[Scripts that build objects]
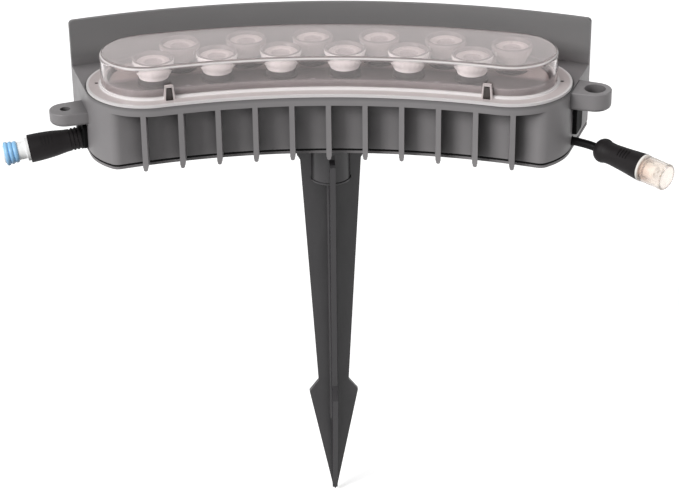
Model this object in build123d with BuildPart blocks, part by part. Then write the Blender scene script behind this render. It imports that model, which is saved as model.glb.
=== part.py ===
from build123d import *
from math import sin, cos, tan, radians, degrees, sqrt, atan2, acos, hypot
import os

# ---------------------------------------------------------------------------
# Light projector stake: an arc-shaped LED wall-washer head on a ground stake.
# Millimetres.  +Z up, X along the lamp, -Y is the front (ribbed side), +Y the
# shielded back.  Origin: on the stake's axis, at the ground line (foot of the
# fins' flared shoulders).
# ---------------------------------------------------------------------------

# --- plan of the lamp head (everything is concentric about one arc centre) ---
mid_radius = 370.0          # radius of the head's centre line
arc_mid_y = 8.0             # centre line's middle point, measured from the stake axis
arc_cy = arc_mid_y - mid_radius
end_angle = 16.5            # half angle at which the round ends are centred
rim_half = 37.0             # half width of the housing's top rim
flange_half = 36.0          # half width of the clear cover's flange
dome_half = 27.5            # half width of the raised clear dome
recess_radius = 344.5       # ribbed front wall, set back under the rim
shield_inner = 411.0        # front face of the upright light shield
shield_outer = 413.5        # back face of the shield and of the housing
shield_half_angle = 21.83   # half angle of the shield

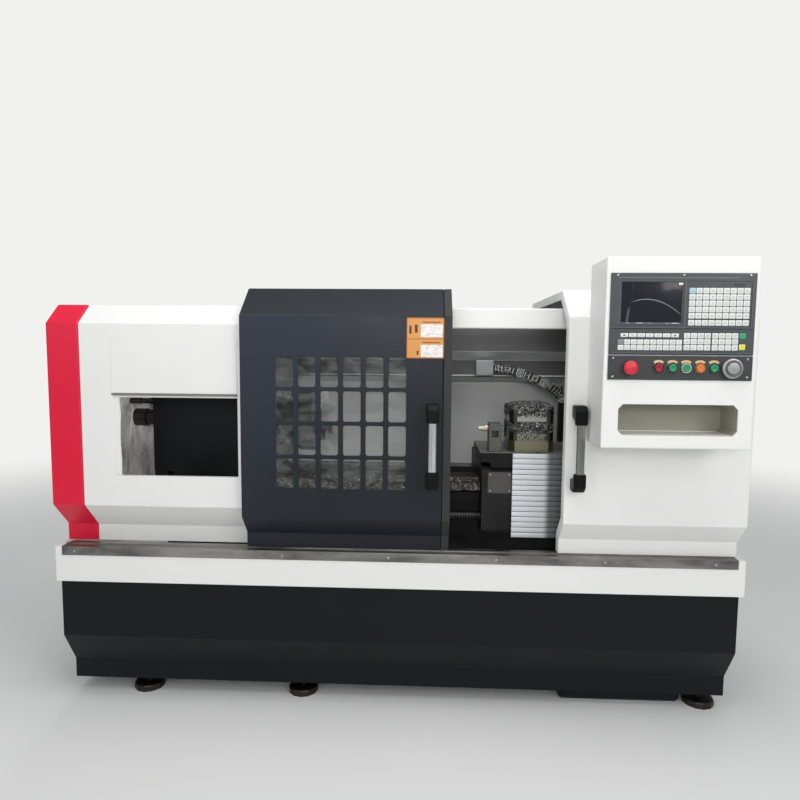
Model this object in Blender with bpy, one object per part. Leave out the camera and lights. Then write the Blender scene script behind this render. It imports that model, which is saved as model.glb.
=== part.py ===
"""Flat-bed CNC turning lathe with a folded sheet-metal enclosure.

Places are worked out from the left end of the tray (x), the front face of the
tray (y) and the floor (z), and every finished piece is moved so that the
origin lies on the floor, under the middle of the whole machine.
"""
import math

import bmesh
import bpy
from mathutils import Vector

# Lengths along the machine
HEAD_COVER_SHOWN = 0.681
LEFT_DOOR_WIDTH = 0.686
DOOR_SEAL_WIDTH = 0.027
DOOR_OPENING = 0.378
RIGHT_DOOR_WIDTH = 0.609
RIGHT_END_MARGIN = 0.019
END_TRIM_WIDTH = 0.1135
HEAD_COVER_OVERLAP = 0.039
TAIL_COVER_OVERLAP = 0.250
BASE_END_INSET = 0.015

# Depths across the machine
TRAY_DEPTH = 0.950
BASE_FRONT_INSET = 0.006
BASE_REAR_INSET = 0.020
LEDGE_DEPTH = 0.064
DOOR_LEAD = 0.0355
COVER_LEAD = 0.006
ROOF_REAR = 0.680

# Heights
FOOT_HEIGHT = 0.055
BASE_HEIGHT = 0.395
TRAY_HEIGHT = 0.126
TRAY_FLOOR_THICKNESS = 0.020
BASE_UNDERCUT_HEIGHT = 0.072
BASE_BEVEL_HEIGHT = 0.120
BASE_UNDERCUT_DEPTH = 0.068

# Folded sheet of the doors and covers
SHEET = 0.003
DOOR_LIP = 0.022
COVER_LIP = 0.020
DOOR_STRIP_HEIGHT = 0.051
DOOR_STRIP_BACK = 0.062
DOOR_LOW_BEVEL_HEIGHT = 0.069
DOOR_FACE_HEIGHT = 0.690
DOOR_TOP_BEVEL_HEIGHT = 0.099
DOOR_TOP_BEVEL_DEPTH = 0.1185
REAR_LIP_DROP = 0.034
COVER_STRIP_HEIGHT = 0.059
COVER_STRIP_BACK = 0.087
COVER_LOW_BEVEL_HEIGHT = 0.091
COVER_TOP_BEVEL_HEIGHT = 0.067
COVER_TOP_BEVEL_DEPTH = 0.077
ROOF_STEP = 0.061

# Clearances
SEAT_GAP = 0.0003
RUN_GAP = 0.001
CUT_OVERRUN = 0.010

# Stainless track over the edge of the tray
STRIP_THICKNESS = 0.002
STRIP_FLANGE = 0.030
STRIP_END_INSET = 0.025
TRACK_RIB_HEIGHT = 0.004
TRACK_RIB_WIDTH = 0.006

# Tray basin
BASIN_END_WALL = 0.022
BASIN_REAR_WALL = 0.020
DRAIN_LENGTH = 0.260
DRAIN_WIDTH = 0.120

# Levelling feet
FOOT_RADIUS = 0.055
FOOT_PAD_HEIGHT = 0.022
FOOT_NUT_RADIUS = 0.022
FOOT_NUT_HEIGHT = 0.014
FOOT_STUD_RADIUS = 0.010
FOOT_EDGE = 0.004
FOOT_INSET = 0.100
FOOT_FIRST = 0.270
FOOT_SECOND = 0.860
FOOT_LAST_FROM_END = 0.080

# Coolant tank under the right end
TANK_LENGTH = 0.440
TANK_FROM_END = 0.150
TANK_FRONT_INSET = 0.110
TANK_HEIGHT = 0.300
TANK_REAR_REACH = 0.160
TANK_BEVEL = 0.012
TANK_BAY_GAP = 0.010
PUMP_RADIUS = 0.048
PUMP_HEIGHT = 0.190
PUMP_CAP_HEIGHT = 0.030
PUMP_INSET = 0.100

# Bed
BED_LEFT_FROM_TRIM = 0.180
BED_RIGHT_FROM_END = 0.055
BED_FRONT = 0.240
BED_WIDTH = 0.320
BED_TOP = 0.797
BED_WAY_WIDTH = 0.085
BED_WAY_DEPTH = 0.040
BED_WAY_OVERHANG = 0.020
VEE_WIDTH = 0.036
VEE_HEIGHT = 0.014
VEE_INSET = 0.022
POCKET_DEPTH = 0.170
POCKET_COUNT = 6
POCKET_RIB = 0.035
SCREW_LUG_LENGTH = 0.045
SCREW_LUG_SIZE = 0.070
SCREW_HEIGHT = 0.668
SCREW_OUT = 0.052
SCREW_RADIUS = 0.016
SCREW_JOURNAL_RADIUS = 0.011
JOURNAL_CLEARANCE = 0.001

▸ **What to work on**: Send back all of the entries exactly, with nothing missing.

▸ **Task answer**:
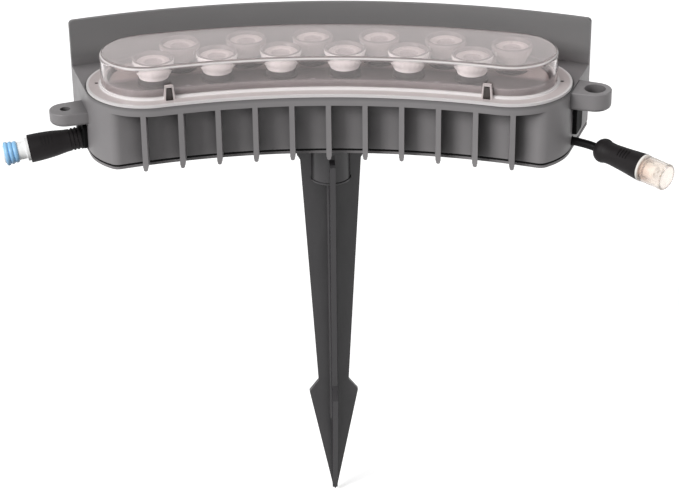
Model this object in build123d with BuildPart blocks, part by part. Then write the Blender scene script behind this render. It imports that model, which is saved as model.glb.
=== part.py ===
from build123d import *
from math import sin, cos, tan, radians, degrees, sqrt, atan2, acos, hypot
import os

# ---------------------------------------------------------------------------
# Light projector stake: an arc-shaped LED wall-washer head on a ground stake.
# Millimetres.  +Z up, X along the lamp, -Y is the front (ribbed side), +Y the
# shielded back.  Origin: on the stake's axis, at the ground line (foot of the
# fins' flared shoulders).
# ---------------------------------------------------------------------------

# --- plan of the lamp head (everything is concentric about one arc centre) ---
mid_radius = 370.0          # radius of the head's centre line
arc_mid_y = 8.0             # centre line's middle point, measured from the stake axis
arc_cy = arc_mid_y - mid_radius
end_angle = 16.5            # half angle at which the round ends are centred
rim_half = 37.0             # half width of the housing's top rim
flange_half = 36.0          # half width of the clear cover's flange
dome_half = 27.5            # half width of the raised clear dome
recess_radius = 344.5       # ribbed front wall, set back under the rim
shield_inner = 411.0        # front face of the upright light shield
shield_outer = 413.5        # back face of the shield and of the housing
shield_half_angle = 21.83   # half angle of the shield

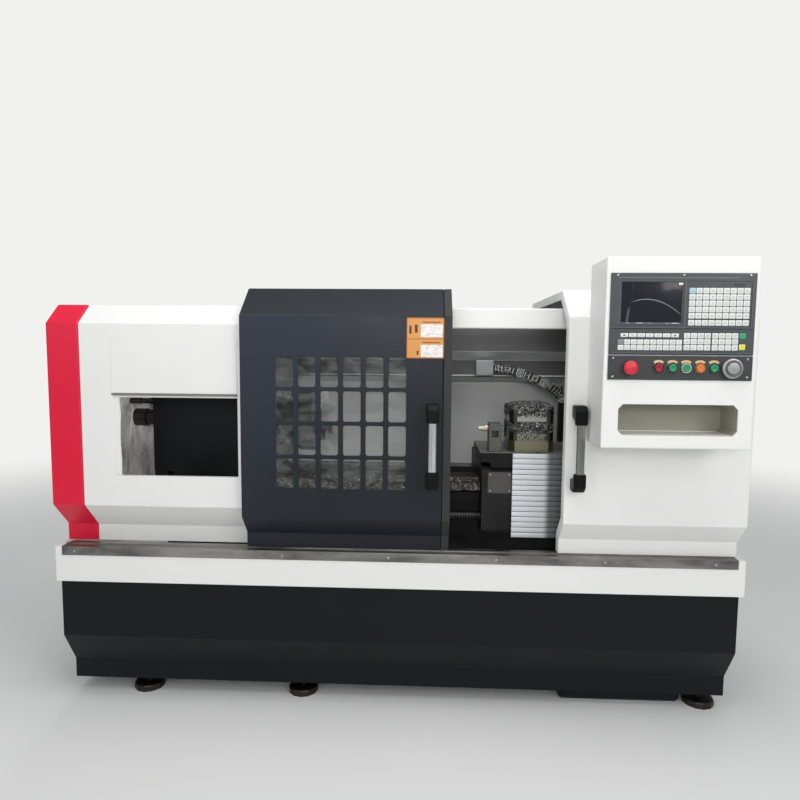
Model this object in Blender with bpy, one object per part. Leave out the camera and lights. Then write the Blender scene script behind this render. It imports that model, which is saved as model.glb.
=== part.py ===
"""Flat-bed CNC turning lathe with a folded sheet-metal enclosure.

Places are worked out from the left end of the tray (x), the front face of the
tray (y) and the floor (z), and every finished piece is moved so that the
origin lies on the floor, under the middle of the whole machine.
"""
import math

import bmesh
import bpy
from mathutils import Vector

# Lengths along the machine
HEAD_COVER_SHOWN = 0.681
LEFT_DOOR_WIDTH = 0.686
DOOR_SEAL_WIDTH = 0.027
DOOR_OPENING = 0.378
RIGHT_DOOR_WIDTH = 0.609
RIGHT_END_MARGIN = 0.019
END_TRIM_WIDTH = 0.1135
HEAD_COVER_OVERLAP = 0.039
TAIL_COVER_OVERLAP = 0.250
BASE_END_INSET = 0.015

# Depths across the machine
TRAY_DEPTH = 0.950
BASE_FRONT_INSET = 0.006
BASE_REAR_INSET = 0.020
LEDGE_DEPTH = 0.064
DOOR_LEAD = 0.0355
COVER_LEAD = 0.006
ROOF_REAR = 0.680

# Heights
FOOT_HEIGHT = 0.055
BASE_HEIGHT = 0.395
TRAY_HEIGHT = 0.126
TRAY_FLOOR_THICKNESS = 0.020
BASE_UNDERCUT_HEIGHT = 0.072
BASE_BEVEL_HEIGHT = 0.120
BASE_UNDERCUT_DEPTH = 0.068

# Folded sheet of the doors and covers
SHEET = 0.003
DOOR_LIP = 0.022
COVER_LIP = 0.020
DOOR_STRIP_HEIGHT = 0.051
DOOR_STRIP_BACK = 0.062
DOOR_LOW_BEVEL_HEIGHT = 0.069
DOOR_FACE_HEIGHT = 0.690
DOOR_TOP_BEVEL_HEIGHT = 0.099
DOOR_TOP_BEVEL_DEPTH = 0.1185
REAR_LIP_DROP = 0.034
COVER_STRIP_HEIGHT = 0.059
COVER_STRIP_BACK = 0.087
COVER_LOW_BEVEL_HEIGHT = 0.091
COVER_TOP_BEVEL_HEIGHT = 0.067
COVER_TOP_BEVEL_DEPTH = 0.077
ROOF_STEP = 0.061

# Clearances
SEAT_GAP = 0.0003
RUN_GAP = 0.001
CUT_OVERRUN = 0.010

# Stainless track over the edge of the tray
STRIP_THICKNESS = 0.002
STRIP_FLANGE = 0.030
STRIP_END_INSET = 0.025
TRACK_RIB_HEIGHT = 0.004
TRACK_RIB_WIDTH = 0.006

# Tray basin
BASIN_END_WALL = 0.022
BASIN_REAR_WALL = 0.020
DRAIN_LENGTH = 0.260
DRAIN_WIDTH = 0.120

# Levelling feet
FOOT_RADIUS = 0.055
FOOT_PAD_HEIGHT = 0.022
FOOT_NUT_RADIUS = 0.022
FOOT_NUT_HEIGHT = 0.014
FOOT_STUD_RADIUS = 0.010
FOOT_EDGE = 0.004
FOOT_INSET = 0.100
FOOT_FIRST = 0.270
FOOT_SECOND = 0.860
FOOT_LAST_FROM_END = 0.080

# Coolant tank under the right end
TANK_LENGTH = 0.440
TANK_FROM_END = 0.150
TANK_FRONT_INSET = 0.110
TANK_HEIGHT = 0.300
TANK_REAR_REACH = 0.160
TANK_BEVEL = 0.012
TANK_BAY_GAP = 0.010
PUMP_RADIUS = 0.048
PUMP_HEIGHT = 0.190
PUMP_CAP_HEIGHT = 0.030
PUMP_INSET = 0.100

# Bed
BED_LEFT_FROM_TRIM = 0.180
BED_RIGHT_FROM_END = 0.055
BED_FRONT = 0.240
BED_WIDTH = 0.320
BED_TOP = 0.797
BED_WAY_WIDTH = 0.085
BED_WAY_DEPTH = 0.040
BED_WAY_OVERHANG = 0.020
VEE_WIDTH = 0.036
VEE_HEIGHT = 0.014
VEE_INSET = 0.022
POCKET_DEPTH = 0.170
POCKET_COUNT = 6
POCKET_RIB = 0.035
SCREW_LUG_LENGTH = 0.045
SCREW_LUG_SIZE = 0.070
SCREW_HEIGHT = 0.668
SCREW_OUT = 0.052
SCREW_RADIUS = 0.016
SCREW_JOURNAL_RADIUS = 0.011
JOURNAL_CLEARANCE = 0.001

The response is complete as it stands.